I started to feel more and more of your movements as the weeks progressed. I could feel your little legs kicking. When you were 17 weeks we road tripped to Portland for the Rock’n’Roll Half Marathon. It wasn’t my best race, with my piercing headache and your fluttering kicks hitting my bladder.
But for the first time it didn’t matter. We ran the race together with your dad, and we finished, and for once that’s all that mattered.
Your tiny movements, your quick heartbeat, and your pictures on our fridge had slowly melted your mother’s heart….
On Sunday night, just over 18 weeks old, you were being quite active. As your dad and I were laying in bed, I could feel you moving all around. I grabbed your dad’s hand and placed it on my lower abdomen, and for the first time he felt your flitting kicks, your little movements.
For the first time, I thanked God for you, our blessing, our precious baby. For the first time, I whispered a prayer for you.

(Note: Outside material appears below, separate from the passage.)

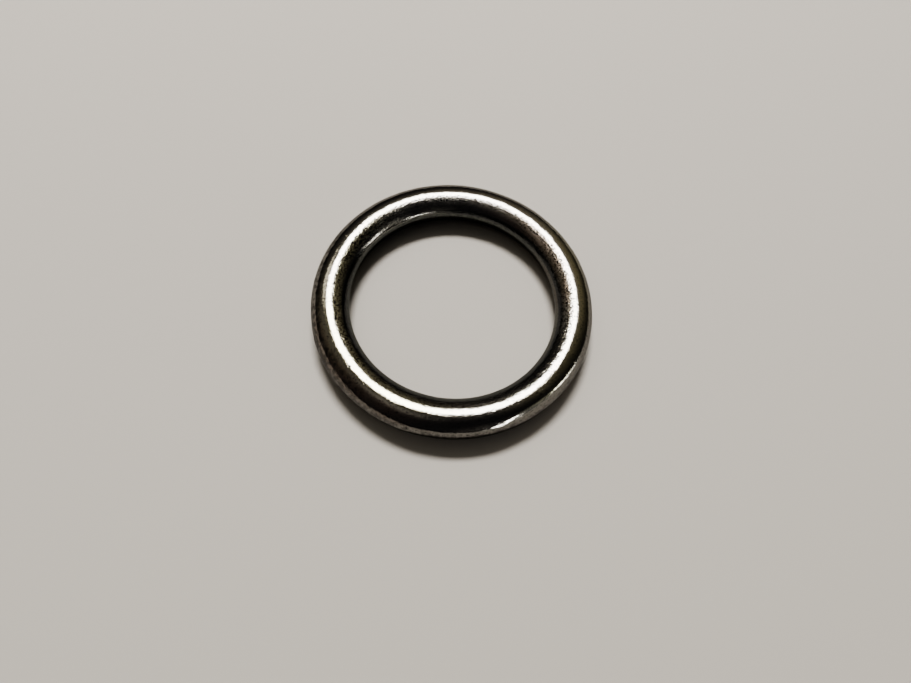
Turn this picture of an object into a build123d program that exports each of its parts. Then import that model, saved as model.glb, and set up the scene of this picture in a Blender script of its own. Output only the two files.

I wasn’t scared to be excited. It became a “real” reality in that moment. I now wait for your movements just so I know you’re actually there.
Even though I don’t know what “the plan” is now, or how I am going to finish all my school shortly after you are born, or where I am going to work or if I even will, I feel more and more at peace.
You see you are a precious gift, a blessing. You came on God’s time, not mine and that’s what makes you a miracle, a blessing. I am reminded that ‘For as the heavens are higher than the earth, so are my ways higher than your ways, and my thoughts than your thoughts.’ Isaiah 55:9.
In a few short days, your daddy and I will find out if you are a boy or a girl, and we can’t wait!! I am planning the nursery colors and I can’t stop buying things for you. In nearly 20 weeks I will get to hold you for the first time, and I can’t wait.
Thank you for blessing your daddy and I’s life. We love you, our precious gift, and we always will!!
P.S. Get ready for your second marathon on Sunday, it’s your daddy’s first!!”